La mise sur pied d’un cours obligatoire d’éthique et de culture religieuse s’inscrit dans une approche de laïcité « ouverte » et présente sans conteste un équilibre original entre le patrimoine historique traditionnel du groupe majoritaire au Québec et les religions minoritaires d’implantation plus récente. Centrée, comme le souligne Leroux, sur « le double domaine de l’éthique, conçue comme réflexion sur les principes de l’agir humain, et de la culture religieuse, conçue comme connaissance des systèmes symboliques », le programme en ECR a ouvert la porte, certes, à la philosophie pour enfants, mais à une petite partie seulement de la diversité sociale et culturelle, et très peu aux « humanités ». Si les nouveaux programmes Éthique et culture religieuse, et Histoire et éducation à la citoyenneté, ont multiplié à la fois les occasions d’enseignement sur ces questions au primaire et au secondaire, ainsi que les programmes de formation des enseignants dans ces disciplines, il existe des difficultés, parfois des malaises ou des résistances chez les intervenants scolaires pour aborder tout particulièrement les questions religieuses, les rapports entre majoritaires et minoritaires, et les droits et libertés (Daniel, 2015 ; Lefrançois et Éthier, 2008, 2010, 2011).
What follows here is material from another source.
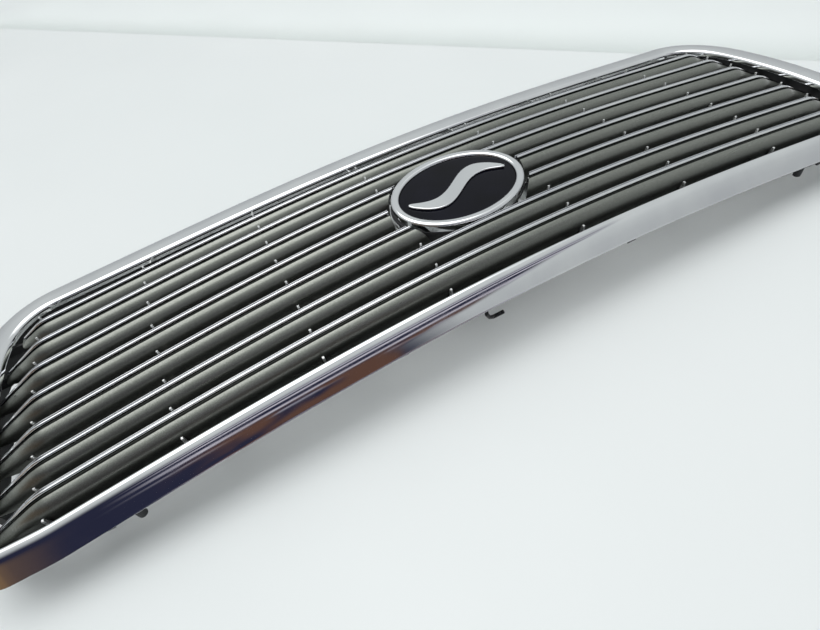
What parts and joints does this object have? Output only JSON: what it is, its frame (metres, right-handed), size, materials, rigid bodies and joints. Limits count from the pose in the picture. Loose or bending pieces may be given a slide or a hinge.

Je souhaiterais, à partir du texte de Leroux, soulever un certain nombre d’écueils que nous avons perçus quant au programme ECR, lesquels concernent généralement la centralité des sciences sociales et humaines dans les deux volets de l’ECR, et les défis liés à la pratique et à la formation des enseignants à cet égard, défis que nous ferons ressortir dans notre argumentaire. Ces écueils touchent aussi plus spécifiquement aux deux finalités du programme ECR soit : 1) le risque d’une reconnaissance de l’autre (ou de la différence) fondée pour l’essentiel sur des connaissances factuelles des systèmes symboliques religieux, sans s’appuyer sur une mise en débat critique de la nature constructiviste de ces systèmes, et sur les principes au fondement des droits et libertés ; et 2) le risque d’une poursuite du bien commun fondée sur une vision essentiellement normative, non critique des rapports inégaux de pouvoir, ou extranéïsante et plaçant « l’Autre » à l’extérieur d’un Nous inclusif.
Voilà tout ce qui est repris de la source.